Há lugares no mundo onde a história não apenas deixou marcas, mas se mantém viva. No coração das montanhas do Cáucaso, em uma região remota que é considerada uma das mais isoladas da Europa, famílias vivem como há séculos. Com casas de pedra, cercadas por torres medievais, eles falam um idioma ancestral e seguem tradições que remontam a tempos anteriores aos países modernos. Aqui, o ritmo da vida é determinado pelas estações, com invernos longos que podem durar quase metade do ano, enquanto a modernidade avança de forma bem devagar.
Esse cenário real se encontra em Ushguli, na região histórica de Svaneti, na Geórgia. Localizada a cerca de 2.100 metros de altitude, Ushguli é considerada uma das vilas habitadas mais altas da Europa. As paisagens por lá parecem saídas de uma pintura renascentista, repletas de geleiras, vales estreitos e montanhas imponentes. Durante séculos, chegar a este lugar significava encarar estradas estreitas, rios turbulentos e neve que bloqueia as passagens por meses. Hoje, no rigor do inverno, moradores podem ficar isolados por até semanas. É um estilo de vida que exige planejamento e resiliência, já que a comida precisa ser estocada com antecedência e o som do mundo externo se desvanece em meio ao silêncio das montanhas.

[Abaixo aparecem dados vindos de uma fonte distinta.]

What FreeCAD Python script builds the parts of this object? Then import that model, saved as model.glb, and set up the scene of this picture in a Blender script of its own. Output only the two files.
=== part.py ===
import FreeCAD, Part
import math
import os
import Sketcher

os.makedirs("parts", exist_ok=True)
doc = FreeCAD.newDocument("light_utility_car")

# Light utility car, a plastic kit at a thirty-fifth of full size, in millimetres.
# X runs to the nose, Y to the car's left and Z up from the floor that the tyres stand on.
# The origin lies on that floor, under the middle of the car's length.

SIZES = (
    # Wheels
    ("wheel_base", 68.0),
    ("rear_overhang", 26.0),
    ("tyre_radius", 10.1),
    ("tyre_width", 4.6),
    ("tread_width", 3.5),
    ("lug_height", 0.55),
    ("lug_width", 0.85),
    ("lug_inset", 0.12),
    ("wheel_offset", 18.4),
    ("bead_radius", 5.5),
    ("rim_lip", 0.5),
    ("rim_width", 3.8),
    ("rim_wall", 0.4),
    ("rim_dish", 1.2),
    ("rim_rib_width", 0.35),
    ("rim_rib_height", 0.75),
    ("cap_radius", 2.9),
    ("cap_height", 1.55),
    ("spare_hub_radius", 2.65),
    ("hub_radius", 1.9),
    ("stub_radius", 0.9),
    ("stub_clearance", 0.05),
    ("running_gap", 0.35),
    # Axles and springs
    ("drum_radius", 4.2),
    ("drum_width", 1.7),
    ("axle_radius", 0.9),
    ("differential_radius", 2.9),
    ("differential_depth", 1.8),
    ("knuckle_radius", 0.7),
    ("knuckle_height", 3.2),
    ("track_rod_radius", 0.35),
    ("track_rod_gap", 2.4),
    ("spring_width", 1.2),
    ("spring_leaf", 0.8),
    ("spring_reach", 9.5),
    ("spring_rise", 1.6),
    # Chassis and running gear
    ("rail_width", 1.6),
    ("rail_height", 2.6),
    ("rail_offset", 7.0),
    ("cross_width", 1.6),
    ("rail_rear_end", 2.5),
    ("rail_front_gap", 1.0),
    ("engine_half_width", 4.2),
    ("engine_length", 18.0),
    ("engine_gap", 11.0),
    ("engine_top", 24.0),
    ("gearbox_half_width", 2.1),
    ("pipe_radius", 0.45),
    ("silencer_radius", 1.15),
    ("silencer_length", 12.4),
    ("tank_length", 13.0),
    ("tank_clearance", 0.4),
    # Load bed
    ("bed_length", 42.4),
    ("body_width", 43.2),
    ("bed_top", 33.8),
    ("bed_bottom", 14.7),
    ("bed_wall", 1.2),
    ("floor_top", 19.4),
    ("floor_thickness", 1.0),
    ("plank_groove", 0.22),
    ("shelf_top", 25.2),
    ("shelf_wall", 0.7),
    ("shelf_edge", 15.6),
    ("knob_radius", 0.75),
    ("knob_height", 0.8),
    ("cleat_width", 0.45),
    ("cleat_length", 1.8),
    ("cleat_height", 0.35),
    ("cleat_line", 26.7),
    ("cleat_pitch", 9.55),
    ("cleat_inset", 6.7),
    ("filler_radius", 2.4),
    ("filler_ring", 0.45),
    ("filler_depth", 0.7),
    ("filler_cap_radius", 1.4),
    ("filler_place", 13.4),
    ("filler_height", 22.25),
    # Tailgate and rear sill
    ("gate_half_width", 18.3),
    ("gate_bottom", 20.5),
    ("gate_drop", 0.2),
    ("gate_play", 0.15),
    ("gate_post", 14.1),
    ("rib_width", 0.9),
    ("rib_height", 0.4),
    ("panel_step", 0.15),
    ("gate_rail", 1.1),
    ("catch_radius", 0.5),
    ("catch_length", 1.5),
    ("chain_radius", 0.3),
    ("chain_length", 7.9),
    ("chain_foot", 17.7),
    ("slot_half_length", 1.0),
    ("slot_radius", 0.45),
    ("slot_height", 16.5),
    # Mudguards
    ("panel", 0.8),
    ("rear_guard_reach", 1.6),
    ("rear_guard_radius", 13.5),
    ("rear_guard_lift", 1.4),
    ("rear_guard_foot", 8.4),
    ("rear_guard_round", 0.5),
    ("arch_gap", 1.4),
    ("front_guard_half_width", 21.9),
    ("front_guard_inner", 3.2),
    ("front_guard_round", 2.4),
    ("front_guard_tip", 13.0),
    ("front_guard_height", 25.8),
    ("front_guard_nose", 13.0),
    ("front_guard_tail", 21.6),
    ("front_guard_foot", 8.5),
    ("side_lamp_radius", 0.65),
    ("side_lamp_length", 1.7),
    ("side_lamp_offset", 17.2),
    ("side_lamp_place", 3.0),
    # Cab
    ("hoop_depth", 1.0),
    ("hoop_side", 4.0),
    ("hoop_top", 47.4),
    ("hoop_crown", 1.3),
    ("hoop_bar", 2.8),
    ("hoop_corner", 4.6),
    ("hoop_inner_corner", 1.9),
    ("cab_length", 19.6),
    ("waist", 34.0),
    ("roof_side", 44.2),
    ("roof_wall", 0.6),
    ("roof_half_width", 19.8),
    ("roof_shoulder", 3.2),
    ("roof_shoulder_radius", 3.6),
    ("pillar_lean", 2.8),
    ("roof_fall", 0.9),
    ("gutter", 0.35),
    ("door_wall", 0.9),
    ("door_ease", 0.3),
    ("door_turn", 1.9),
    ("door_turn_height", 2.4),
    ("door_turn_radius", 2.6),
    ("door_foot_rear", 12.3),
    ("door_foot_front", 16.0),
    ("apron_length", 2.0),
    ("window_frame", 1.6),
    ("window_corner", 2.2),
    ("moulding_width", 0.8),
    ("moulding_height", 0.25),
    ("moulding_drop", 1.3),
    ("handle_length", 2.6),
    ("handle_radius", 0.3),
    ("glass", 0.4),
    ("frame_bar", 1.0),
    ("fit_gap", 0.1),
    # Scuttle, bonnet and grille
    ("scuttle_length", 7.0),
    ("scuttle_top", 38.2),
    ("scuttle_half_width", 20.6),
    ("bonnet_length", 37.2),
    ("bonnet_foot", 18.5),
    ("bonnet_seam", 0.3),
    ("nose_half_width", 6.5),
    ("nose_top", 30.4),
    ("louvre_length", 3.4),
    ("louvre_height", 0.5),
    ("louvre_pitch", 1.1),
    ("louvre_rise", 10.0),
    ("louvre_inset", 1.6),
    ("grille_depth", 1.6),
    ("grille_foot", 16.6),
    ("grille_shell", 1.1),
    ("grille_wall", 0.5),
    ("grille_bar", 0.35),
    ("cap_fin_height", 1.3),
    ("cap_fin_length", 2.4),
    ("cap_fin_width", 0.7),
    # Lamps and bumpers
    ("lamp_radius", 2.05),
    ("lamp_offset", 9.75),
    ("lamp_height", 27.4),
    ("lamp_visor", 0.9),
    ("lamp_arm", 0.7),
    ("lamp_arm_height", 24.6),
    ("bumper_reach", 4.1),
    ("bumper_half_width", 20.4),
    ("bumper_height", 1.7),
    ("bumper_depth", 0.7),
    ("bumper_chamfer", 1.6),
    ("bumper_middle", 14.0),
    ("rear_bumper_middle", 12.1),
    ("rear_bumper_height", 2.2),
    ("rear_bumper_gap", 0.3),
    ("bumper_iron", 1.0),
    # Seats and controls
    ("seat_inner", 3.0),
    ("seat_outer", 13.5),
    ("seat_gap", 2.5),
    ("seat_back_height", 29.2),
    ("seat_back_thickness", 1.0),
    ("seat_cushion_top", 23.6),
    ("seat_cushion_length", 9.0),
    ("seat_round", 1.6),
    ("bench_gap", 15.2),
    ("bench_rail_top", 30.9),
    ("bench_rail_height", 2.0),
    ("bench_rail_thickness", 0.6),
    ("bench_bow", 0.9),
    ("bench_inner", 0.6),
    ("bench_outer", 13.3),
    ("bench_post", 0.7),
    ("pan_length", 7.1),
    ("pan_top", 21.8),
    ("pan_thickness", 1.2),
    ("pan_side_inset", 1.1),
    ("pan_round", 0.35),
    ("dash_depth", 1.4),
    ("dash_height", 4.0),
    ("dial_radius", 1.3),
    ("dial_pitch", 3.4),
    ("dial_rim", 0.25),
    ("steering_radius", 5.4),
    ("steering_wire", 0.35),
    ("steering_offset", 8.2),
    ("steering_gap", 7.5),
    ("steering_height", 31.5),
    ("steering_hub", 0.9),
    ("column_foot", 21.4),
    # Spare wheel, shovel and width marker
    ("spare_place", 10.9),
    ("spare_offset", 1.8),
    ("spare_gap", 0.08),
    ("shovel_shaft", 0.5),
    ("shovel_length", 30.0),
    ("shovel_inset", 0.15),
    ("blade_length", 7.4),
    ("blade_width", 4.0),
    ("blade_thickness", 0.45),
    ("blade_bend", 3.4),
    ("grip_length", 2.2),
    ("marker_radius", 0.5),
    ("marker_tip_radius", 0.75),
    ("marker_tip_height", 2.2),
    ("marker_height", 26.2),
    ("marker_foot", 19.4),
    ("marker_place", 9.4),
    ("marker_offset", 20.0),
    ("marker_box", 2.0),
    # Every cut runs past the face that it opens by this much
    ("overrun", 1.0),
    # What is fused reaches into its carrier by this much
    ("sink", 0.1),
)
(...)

Tradições do século XVII preservadas nas montanhas
Em Ushguli, o tempo não é algo que se corre atrás; ele molda a vida das pessoas. As famílias locais, conhecidas como svanetianos, preservam tradições que remontam ao século XVII, e até antes. Eles habitam casas de pedra com arquitetura medieval e torres fortificadas, construídas entre os séculos IX e XII, que serviam para proteger as famílias em tempos de conflito.

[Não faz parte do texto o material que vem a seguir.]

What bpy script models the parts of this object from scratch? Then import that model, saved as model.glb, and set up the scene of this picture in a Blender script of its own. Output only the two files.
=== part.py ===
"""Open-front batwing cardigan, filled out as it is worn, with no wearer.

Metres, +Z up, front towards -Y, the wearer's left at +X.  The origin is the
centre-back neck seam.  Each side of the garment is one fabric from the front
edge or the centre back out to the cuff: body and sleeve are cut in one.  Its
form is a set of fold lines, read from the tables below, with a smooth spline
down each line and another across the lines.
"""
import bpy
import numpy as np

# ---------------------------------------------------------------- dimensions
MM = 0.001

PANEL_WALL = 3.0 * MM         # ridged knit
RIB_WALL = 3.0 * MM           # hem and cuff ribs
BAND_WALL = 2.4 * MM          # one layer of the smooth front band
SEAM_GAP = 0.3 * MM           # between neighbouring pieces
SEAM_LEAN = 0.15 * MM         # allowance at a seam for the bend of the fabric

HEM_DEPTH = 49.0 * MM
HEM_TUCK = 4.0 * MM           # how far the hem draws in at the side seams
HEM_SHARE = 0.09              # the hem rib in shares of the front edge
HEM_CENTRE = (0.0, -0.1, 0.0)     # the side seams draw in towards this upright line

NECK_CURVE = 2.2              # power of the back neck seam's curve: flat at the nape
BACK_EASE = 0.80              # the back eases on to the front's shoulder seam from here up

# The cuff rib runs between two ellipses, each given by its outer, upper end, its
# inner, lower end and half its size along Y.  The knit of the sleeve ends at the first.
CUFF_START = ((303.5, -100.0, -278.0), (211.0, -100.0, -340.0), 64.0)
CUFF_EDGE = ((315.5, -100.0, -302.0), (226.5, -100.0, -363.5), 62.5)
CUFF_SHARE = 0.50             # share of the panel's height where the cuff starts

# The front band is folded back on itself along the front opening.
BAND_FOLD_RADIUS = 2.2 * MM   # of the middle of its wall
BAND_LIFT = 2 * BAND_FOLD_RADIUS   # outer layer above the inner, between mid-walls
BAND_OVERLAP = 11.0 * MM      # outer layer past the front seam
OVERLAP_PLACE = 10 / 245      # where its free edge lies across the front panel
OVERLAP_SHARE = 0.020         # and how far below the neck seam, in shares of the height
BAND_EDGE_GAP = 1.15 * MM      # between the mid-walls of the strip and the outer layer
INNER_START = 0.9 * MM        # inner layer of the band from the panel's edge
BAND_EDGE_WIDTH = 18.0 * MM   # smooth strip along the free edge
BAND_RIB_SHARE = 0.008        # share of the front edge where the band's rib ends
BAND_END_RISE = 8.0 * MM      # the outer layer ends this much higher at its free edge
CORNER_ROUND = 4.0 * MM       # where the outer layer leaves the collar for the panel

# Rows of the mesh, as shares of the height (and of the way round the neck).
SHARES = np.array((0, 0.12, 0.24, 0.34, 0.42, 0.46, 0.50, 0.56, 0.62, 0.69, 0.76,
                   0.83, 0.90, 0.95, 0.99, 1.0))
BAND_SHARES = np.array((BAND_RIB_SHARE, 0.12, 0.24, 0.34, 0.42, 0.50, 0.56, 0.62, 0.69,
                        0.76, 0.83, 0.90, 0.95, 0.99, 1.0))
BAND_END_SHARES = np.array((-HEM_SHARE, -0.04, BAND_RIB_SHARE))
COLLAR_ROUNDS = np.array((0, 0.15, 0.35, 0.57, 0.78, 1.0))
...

Não só a estrutura física é antiga, mas também a cultura. A língua falada, svan, é uma das mais antigas da Europa e não possui alfabeto próprio, sendo exclusiva daquela região. As práticas comunitárias giram em torno da agricultura, com ênfase em gado, trigo e produção artesanal, além de rituais religiosos que misturam influências ortodoxas e pré-cristãs.

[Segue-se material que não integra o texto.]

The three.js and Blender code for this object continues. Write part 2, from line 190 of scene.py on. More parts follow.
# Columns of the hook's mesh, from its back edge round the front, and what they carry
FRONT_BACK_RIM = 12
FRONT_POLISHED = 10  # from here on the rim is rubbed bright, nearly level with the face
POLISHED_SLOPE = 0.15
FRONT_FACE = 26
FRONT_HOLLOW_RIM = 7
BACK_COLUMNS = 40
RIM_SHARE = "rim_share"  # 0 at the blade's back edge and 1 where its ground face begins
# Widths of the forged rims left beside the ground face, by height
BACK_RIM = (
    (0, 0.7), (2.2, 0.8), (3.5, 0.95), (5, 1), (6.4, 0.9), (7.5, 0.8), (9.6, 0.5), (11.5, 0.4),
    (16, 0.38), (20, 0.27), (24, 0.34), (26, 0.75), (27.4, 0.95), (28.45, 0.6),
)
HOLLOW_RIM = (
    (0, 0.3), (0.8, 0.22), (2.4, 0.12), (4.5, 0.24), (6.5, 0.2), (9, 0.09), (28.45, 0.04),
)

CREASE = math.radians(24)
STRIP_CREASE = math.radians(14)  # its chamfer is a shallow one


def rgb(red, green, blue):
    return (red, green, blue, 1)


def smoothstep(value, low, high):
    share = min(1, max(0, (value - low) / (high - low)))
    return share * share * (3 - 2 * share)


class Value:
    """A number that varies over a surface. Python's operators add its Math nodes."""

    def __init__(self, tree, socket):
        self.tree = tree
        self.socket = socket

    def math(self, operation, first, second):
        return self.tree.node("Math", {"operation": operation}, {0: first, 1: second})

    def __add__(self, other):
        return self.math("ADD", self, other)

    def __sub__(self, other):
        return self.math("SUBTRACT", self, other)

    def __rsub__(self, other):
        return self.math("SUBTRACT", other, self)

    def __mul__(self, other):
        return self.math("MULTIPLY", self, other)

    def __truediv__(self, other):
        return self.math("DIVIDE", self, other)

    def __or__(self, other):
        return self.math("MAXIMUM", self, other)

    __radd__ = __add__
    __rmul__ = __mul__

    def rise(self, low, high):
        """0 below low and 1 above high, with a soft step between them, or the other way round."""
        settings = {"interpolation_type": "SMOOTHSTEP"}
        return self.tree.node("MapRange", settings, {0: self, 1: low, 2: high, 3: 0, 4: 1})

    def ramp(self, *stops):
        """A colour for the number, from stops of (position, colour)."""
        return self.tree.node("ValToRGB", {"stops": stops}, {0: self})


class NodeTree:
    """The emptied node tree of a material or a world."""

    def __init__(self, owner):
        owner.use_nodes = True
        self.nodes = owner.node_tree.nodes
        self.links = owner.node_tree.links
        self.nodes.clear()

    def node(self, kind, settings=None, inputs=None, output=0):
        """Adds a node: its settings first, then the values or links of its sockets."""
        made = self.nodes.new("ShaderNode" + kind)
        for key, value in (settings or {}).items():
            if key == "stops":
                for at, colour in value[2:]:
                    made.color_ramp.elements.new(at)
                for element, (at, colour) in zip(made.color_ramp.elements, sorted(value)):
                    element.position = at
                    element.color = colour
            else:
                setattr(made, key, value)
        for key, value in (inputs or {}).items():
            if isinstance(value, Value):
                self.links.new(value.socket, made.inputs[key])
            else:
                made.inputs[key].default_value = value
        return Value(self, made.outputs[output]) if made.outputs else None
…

Nesse mundo, sobrenomes contam histórias de clãs, os casamentos seguem costumes rígidos e as celebrações agrícolas marcam a passagem do tempo. Festas comunitárias reúnem todos para celebrar colheitas, nascimentos e eventos religiosos, como se o tempo tivesse toda a calma do mundo.
Entre a sobrevivência e a resiliência cultural
Viver em Ushguli é tudo, menos romântico; é resistência. Os invernos rigorosos podem cair a temperaturas de até -20 °C, e a neve se transforma em muros naturais que bloqueiam o acesso. A economia da vila gira em torno de três pilares: a pecuária, a agricultura de subsistência e o turismo de baixa escala.
Essa preservação cultural é tão importante que o mapa urbano medieval foi tombado pela UNESCO em 1996, restringindo construções modernas e mantendo a aura única do lugar. Contudo, essa preservação cria dilemas entre os familiares que desejam continuar com as tradições e aqueles que buscam oportunidades em cidades como Zugdidi e Tbilisi, onde empregos e universidades aguardam.
Apesar das dificuldades, muitos jovens retornam para Ushguli. O sentimento de pertencimento é forte. A terra, passada de geração em geração, é vista como uma extensão da família; perder essa ligação é como perder uma parte da própria história.
Ushguli na era da globalização
Nos últimos anos, algumas mudanças discretas ocorreram na vila. A energia elétrica, por exemplo, chegou a algumas áreas remotas através de pequenas hidrelétricas. A internet via satélite começou a se espalhar, e uma estrada parcialmente asfaltada encurtou a rota até a cidade mais próxima. Mas, mesmo assim, o acesso pode ser interrompido pela neve ou quedas de barreira. O transporte continua sendo feito por cavalos, caminhonetes rústicas e, claro, pela força física.
Embora o turismo tenha trazido novas oportunidades financeiras, ele também trouxe a necessidade de equilibrar tradição e modernidade. Os habitantes locais resistem à ideia de transformar a vila em um “cenário artificial”. Para eles, preservar a cultura é preservar a identidade.
Uma lição sobre tempo, memória e futuro
Ushguli não é apenas um lugar; é um lembrete de que existem realidades que não se encaixam no ritmo acelerado do século XXI. Esta comunidade resistiu a milênios de conflitos, manteve sua língua e protegeu sua cultura, mesmo quando o mundo ao seu redor começou a mudar rapidamente.
Enquanto muitos correm atrás de tecnologia e conectividade, Ushguli reafirma algo simples: nem todos precisam se adaptar à velocidade do mundo moderno para prosperar. Aqui, a história não está guardada em museus. Ela caminha pelas ruas de pedra, sobe as montanhas cobertas de neve e ecoa em um idioma antigo que ainda resiste ao passar dos anos.